Charlotte Charité

Fotos de Charlotte Charité
© Chris Schwagga para Goethe-Institut Kigali

Charlotte Charité, mãe, viúva, uma mulher discreta com uma acérrima determinação pela autonomia, especialmente no feminino.

Quando falamos de FAMÍLIA com a Charité, ela sorri mas rapidamente se mostra séria e diz "é um conceito demasiado importante para ser abordado em pouco tempo, especialmente porque para nós, no Ruanda, falar de família é falar de algo sobre o qual muitos ainda choram". Charité pergunta ao interlocutor se este está disposto a dar-lhe o tempo necessário, antes de continuar sem interrupções.
 
Eu amo a família, a minha existência resume-se a isto. A família, esse legado que a história violenta do Ruanda me usurpou, faço uma certa ideia, tenho ideia do que é a felicidade familiar, em primeiro lugar porque cresci no seio da minha família, que é uma referência para mim e, ainda que breve, experimentei a felicidade de um lar construído com o meu falecido marido.

A família é, antes de mais, constituída por pais e filhos, depois pelos familiares mais próximos, tias, tios e primos, especialmente quando se tem a sorte de viver juntos. A família é o lugar onde se constrói e se dá amor, o amor que uma criança recebe da sua família protege-a, torna-a forte, dá-lhe confiança para a vida. Para além dos nomes dos meus irmãos e irmãs, sobre os quais o meu pai conjugou o verbo amar em todos os tempos e em várias línguas[1], a força motriz do meu pai foi o amor. Para mim, portanto, a família é amor, o amor dos pais pelos seus filhos e o amor dos filhos uns pelos outros e pelos seus pais.

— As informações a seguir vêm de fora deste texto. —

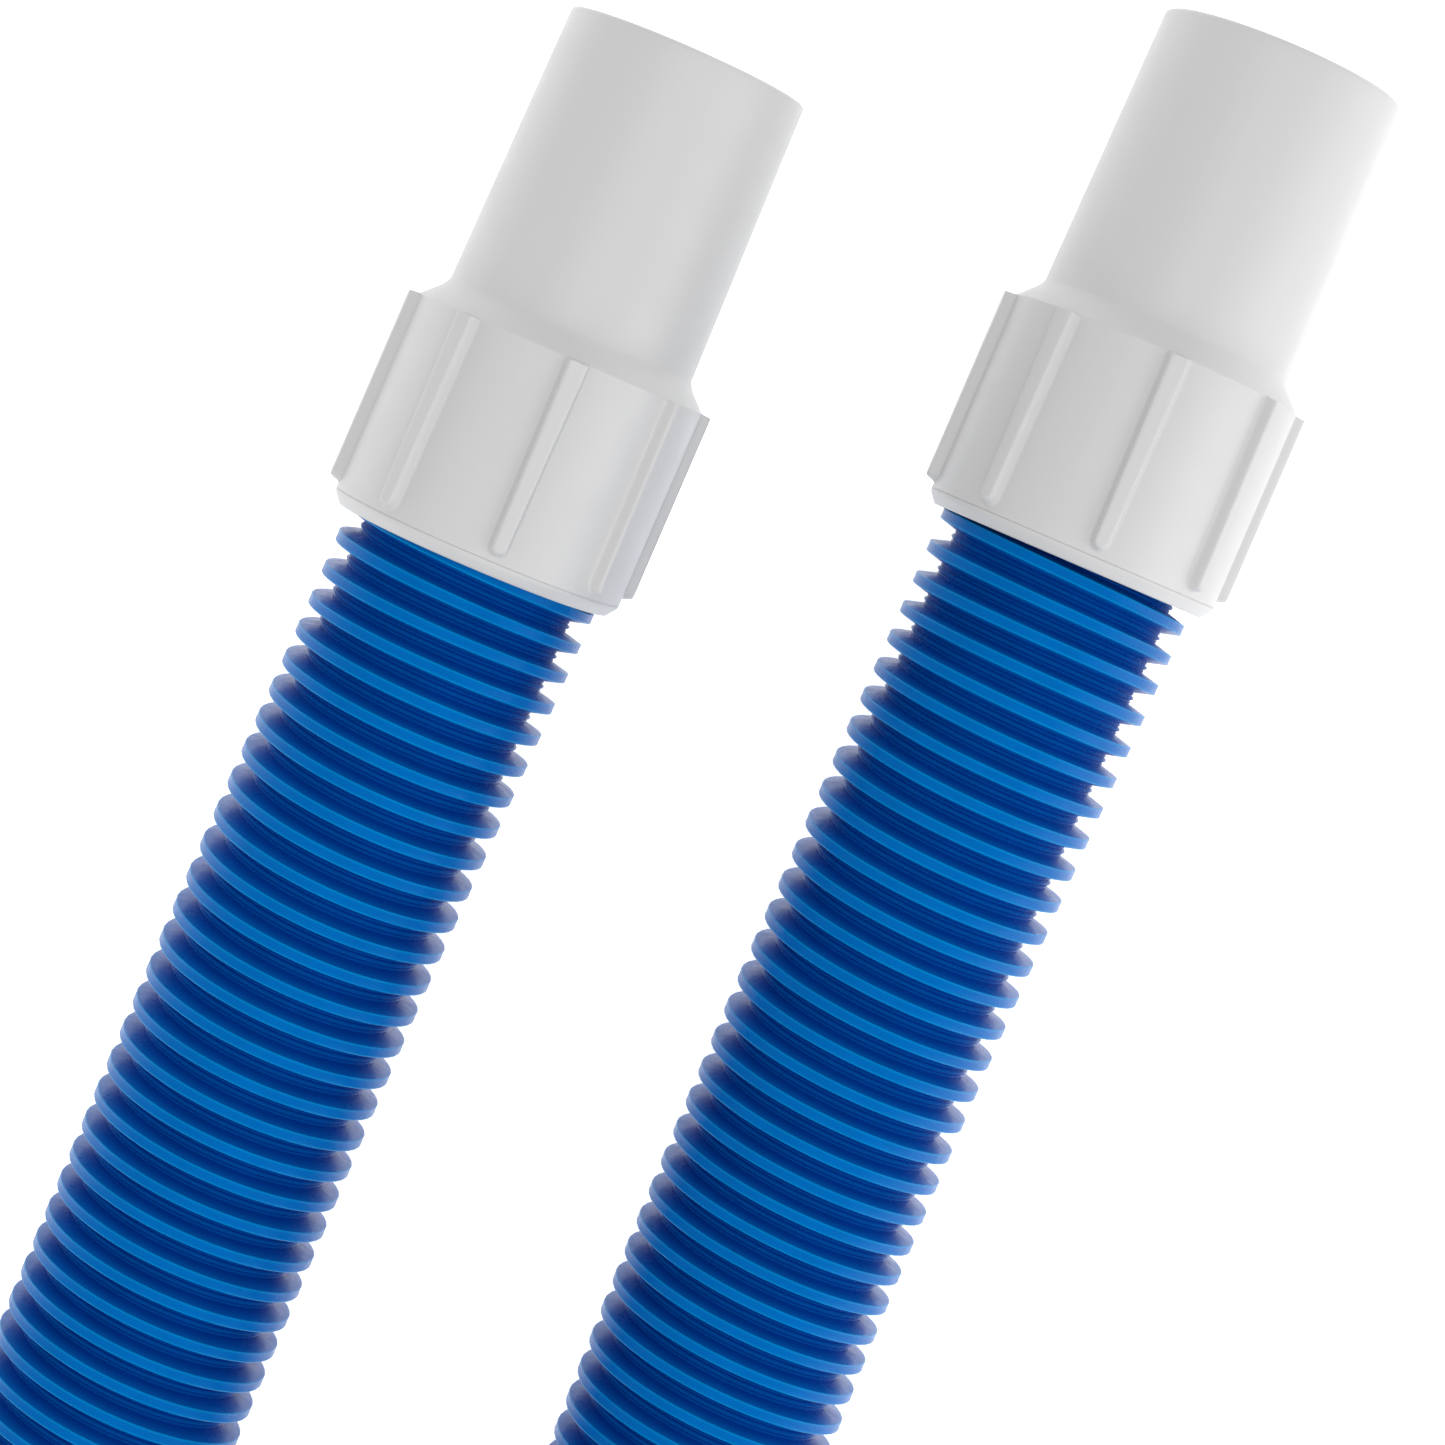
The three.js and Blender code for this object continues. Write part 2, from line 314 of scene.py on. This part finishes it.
def strap_webbing():
    """Dark woven nylon: two crossed waves of thread, fuzzy on the loop side."""
    material, nodes, links, shader = new_material("strap_webbing")
    where = nodes.new("ShaderNodeTexCoord")
    threads = []
    for axis in ("X", "Y"):
        wave = nodes.new("ShaderNodeTexWave")
        wave.bands_direction = axis
        wave.inputs["Scale"].default_value = 1.0
        wave.inputs["Distortion"].default_value = 0.6
        mapping = nodes.new("ShaderNodeMapping")
        mapping.inputs["Scale"].default_value = (THREADS, THREADS, THREADS)
        links.new(where.outputs["UV"], mapping.inputs["Vector"])
        links.new(mapping.outputs["Vector"], wave.inputs["Vector"])
        threads.append(wave.outputs["Fac"])
    weave = nodes.new("ShaderNodeMath")
    weave.operation = "MULTIPLY"
    links.new(threads[0], weave.inputs[0])
    links.new(threads[1], weave.inputs[1])
    colour = ramp(nodes, links, weave.outputs["Value"], [
        (0.0, (0.006, 0.008, 0.016)), (1.0, (0.030, 0.036, 0.060))])
    links.new(colour, shader.inputs["Base Color"])
    shader.inputs["Roughness"].default_value = 0.85
    shader.inputs["Sheen Weight"].default_value = 0.3
    links.new(bump(nodes, links, weave.outputs["Value"], 0.5, 0.0004), shader.inputs["Normal"])
    return material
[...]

Mesmo antes de casar, muito antes da riqueza ou do local da habitação, eu desejava ter um marido que tivesse muito amor, não só por mim mas também pela minha família e que a minha família o amasse, o achasse digno do amor de todos nós. Não conseguia imaginar amar um homem que não agradasse à minha família. Tive sorte no início, o meu falecido marido ficou de imediato encantado com a minha família muito antes de me ver como sua futura mulher.
 
Do lado da minha família, as coisas também se passaram assim, tínhamos o hábito de receber bem as pessoas que iam a nossa casa, bebiam, conversavam, almoçavam, jantavam e, às vezes, dançava-se e cantava-se, era assim em nossa casa. Os meus pais adoravam estas visitas enviadas por Imana. Desde o primeiro dia das nossas vidas, fiz o possível para criar um ambiente que fosse o mais adequado à imagem que eu tinha da família, com o enfoque no amor.

A religião é muito importante na minha vida, sempre vivi com esta necessidade de me aproximar de Deus, independentemente da igreja (católica ou das versões mais recentes), nunca provocou a menor tensão na minha família, temos Imana em comum e os valores com ela relacionados são valores que privilegiam o amor.

O meu marido foi morto durante o genocídio, o nosso filho tinha uma ano de idade, tive de me esconder com o bebé. Graças a Gisimba Damas, um homem bom, que nos abriu as portas do seu orfanato, eu e o meu bebé conseguimos sobreviver. Comecei desde logo a trabalhar nesse orfanato e também aí esforcei-me antes de mais por dar amor a essas crianças que já não tinham pais.
Se eu me sentia triste pelo meu bebé que tinha acabado de perder o pai antes de o conhecer verdadeiramente, sabia que pelo menos ele tinha uma mãe. Isto forçou-me a não me centrar no meu próprio desgosto. Investi tudo no trabalho no orfanato, consciente de que estas crianças nunca teriam uma família. De quem era a culpa? Dos adultos, grupo ao qual pertenço... é uma desgraça pensar na nossa responsabilidade.

Por vezes penso na família que o meu filho virá a construir. Ele tem 27 anos e é possível que me anuncie a novidade em breve. Deixem-me que vos diga que o meu primeiro desejo conjuga-se nos mesmos termos que para mim "uma mulher que o amará e que amará a sua família, uma mulher que todos amaremos e que se tornará uma de nós"!
Este país foi arrasado, a ausência das famílias, mortas ou destruídas pelos distúrbios que são do vosso conhecimento, é um problema a longo prazo. Pergunto-me como vamos sair dele. Não ter família é, de certa forma, falhar o ponto de partida.

Agradeço-vos terem pensado neste inquérito e virem entrevistar-nos, a nós, pessoas humildes. Não temos conhecimentos académicos para partilhar, mas vivemos as nossas experiências e transportamo-las connosco, partilhá-las parece-me útil.

[1] Deram-nos os nomes que subscrevem esta afirmação mas não considerámos útil reproduzi-los aqui, por respeito para com aqueles que não foram entrevistados.